The board is a 2x6 that was cut to the right length for the wall. It's a heavy piece of wood, so we made sure that it would line up with the studs where it attached to the wall. You could also use a 2x4, but I wanted room to put vinyl above the hooks.

I had originally purchased wooden pegs from Michael's, thinking I could just add those to the board for hooks, but the pails were too big, so we had to go with Plan B. Instead, we cut a 1/2 inch dowel into the length we needed them to be, per the size of the pail. The holes for the dowel were made with a spade bit attached to our drill. Those holes went all the way through through the board, to be flush with the back.

The 1/4 inch holes were made on top of the large dowel pieces the same way, except they don't go quite all the way through. This tiny piece of wood helps the pail stay on the hook, and not slide right off.

Once the board and hooks were finished, I painted it with Rustoleum's Colonial Red spray paint, and one it was dry, took a power sander to the edges.

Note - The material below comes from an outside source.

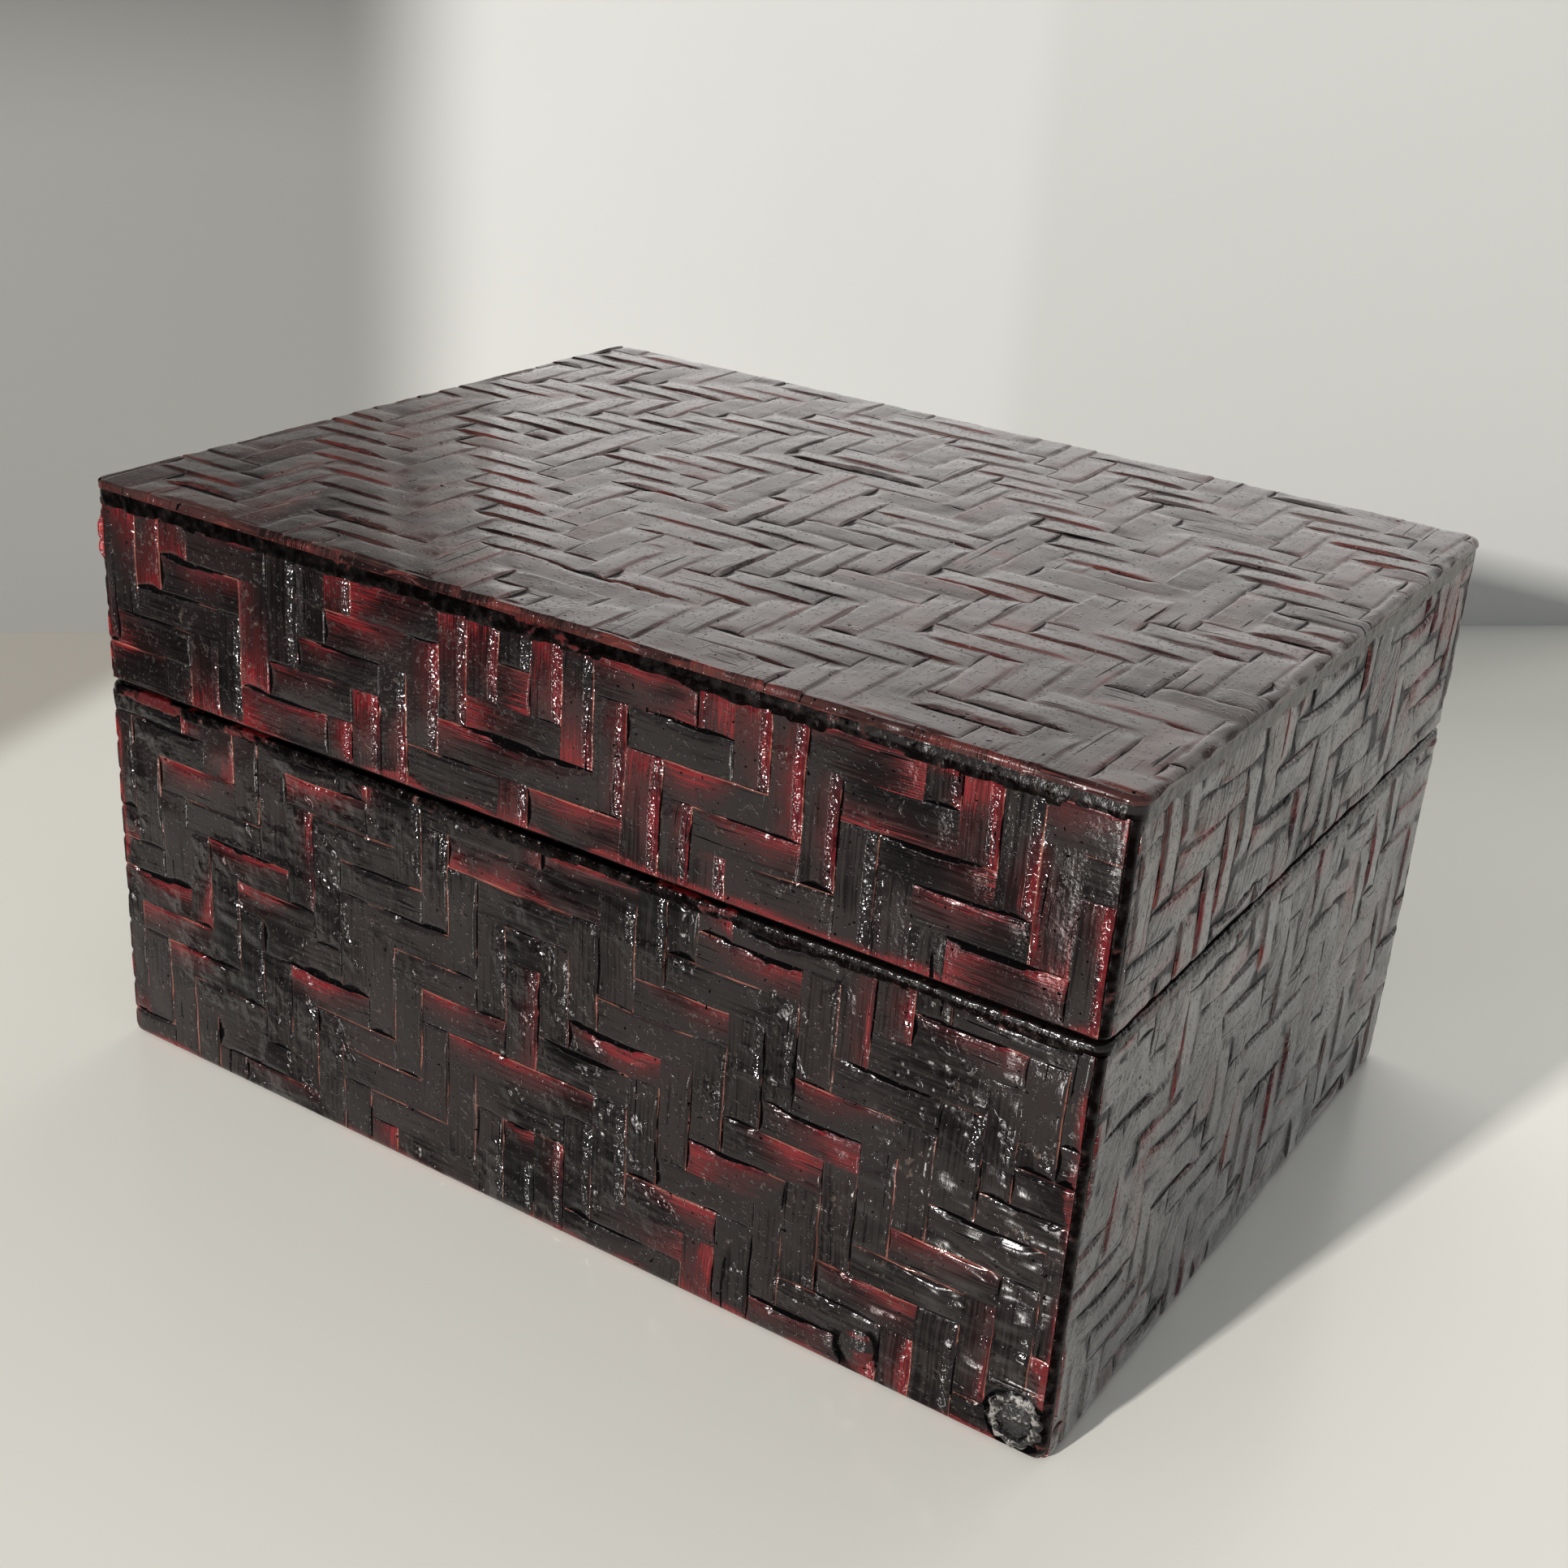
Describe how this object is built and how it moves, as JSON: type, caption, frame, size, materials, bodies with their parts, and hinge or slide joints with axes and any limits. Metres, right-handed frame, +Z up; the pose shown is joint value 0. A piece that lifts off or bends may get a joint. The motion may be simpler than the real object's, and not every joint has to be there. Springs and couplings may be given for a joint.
{
  "type": "lacquered bamboo box",
  "caption": "Rectangular storage box with a lift-off lid that seats over an inner collar, its top and sides covered in twill-woven bamboo strips under dark red and black lacquer.",
  "frame": {"origin": "centre of the footprint, on the surface the box stands on", "axes": "+Z up, +X along the long side, the front faces -Y"},
  "size_m": [0.2, 0.152, 0.112],
  "materials": {
    "woven_bamboo": "glossy black and red lacquer over split bamboo",
    "black_trim": "rough glossy black lacquer",
    "lacquered_board": "satin black lacquer",
    "bamboo_peg": "bare bamboo"
  },
  "bodies": {
    "base": {"base_bottom_board": "lacquered_board", "base_front_board": "lacquered_board", "base_back_board": "lacquered_board", "base_left_board": "lacquered_board", "base_right_board": "lacquered_board", "base_front_weave": "woven_bamboo", "base_back_weave": "woven_bamboo", "base_left_weave": "woven_bamboo", "base_right_weave": "woven_bamboo", "base_rim_strip_front": "black_trim", "base_rim_strip_back": "black_trim", "base_rim_strip_left": "black_trim", "base_rim_strip_right": "black_trim", "base_corner_strip_front_left": "black_trim", "base_corner_strip_front_right": "black_trim", "base_corner_strip_back_right": "black_trim", "base_corner_strip_back_left": "black_trim", "base_lip_front": "lacquered_board", "base_lip_back": "lacquered_board", "base_lip_left": "lacquered_board", "base_lip_right": "lacquered_board", "front_peg_1": "bamboo_peg", "front_peg_2": "bamboo_peg", "front_peg_3": "bamboo_peg", "front_peg_4": "bamboo_peg", "back_peg_1": "bamboo_peg", "back_peg_2": "bamboo_peg", "back_peg_3": "bamboo_peg", "back_peg_4": "bamboo_peg"},
    "lid": {"lid_top_board": "lacquered_board", "lid_front_board": "lacquered_board", "lid_back_board": "lacquered_board", "lid_left_board": "lacquered_board", "lid_right_board": "lacquered_board", "lid_top_weave": "woven_bamboo", "lid_front_weave": "woven_bamboo", "lid_back_weave": "woven_bamboo", "lid_left_weave": "woven_bamboo", "lid_right_weave": "woven_bamboo", "lid_edge_strip_front": "black_trim", "lid_edge_strip_back": "black_trim", "lid_edge_strip_left": "black_trim", "lid_edge_strip_right": "black_trim", "lid_rim_strip_front": "black_trim", "lid_rim_strip_back": "black_trim", "lid_rim_strip_left": "black_trim", "lid_rim_strip_right": "black_trim", "lid_corner_strip_front_left": "black_trim", "lid_corner_strip_front_right": "black_trim", "lid_corner_strip_back_right": "black_trim", "lid_corner_strip_back_left": "black_trim"}
  },
  "joints": [
    {"name": "lid_lift", "type": "slide", "parent": "base", "child": "lid", "axis": [0, 0, 1], "range_m": [0, 0.04]}
  ]
}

The board was then screwed into the studs on the wall, and we added wood buttons also painted red to over the holes. You don't have to hang it like this, but it does make sure it's completely secure on the wall. Which obviously, we need. :)

I used my Silhouette to cut vinyl for the numbers, but you could use stencils to paint them on, or mod podge cute paper numbers on as well. I decided not to add any wording to the pail, since I knew they would be dragged around the playroom, and most likely not stay put too long, lol.

The kids already love it. And so do I!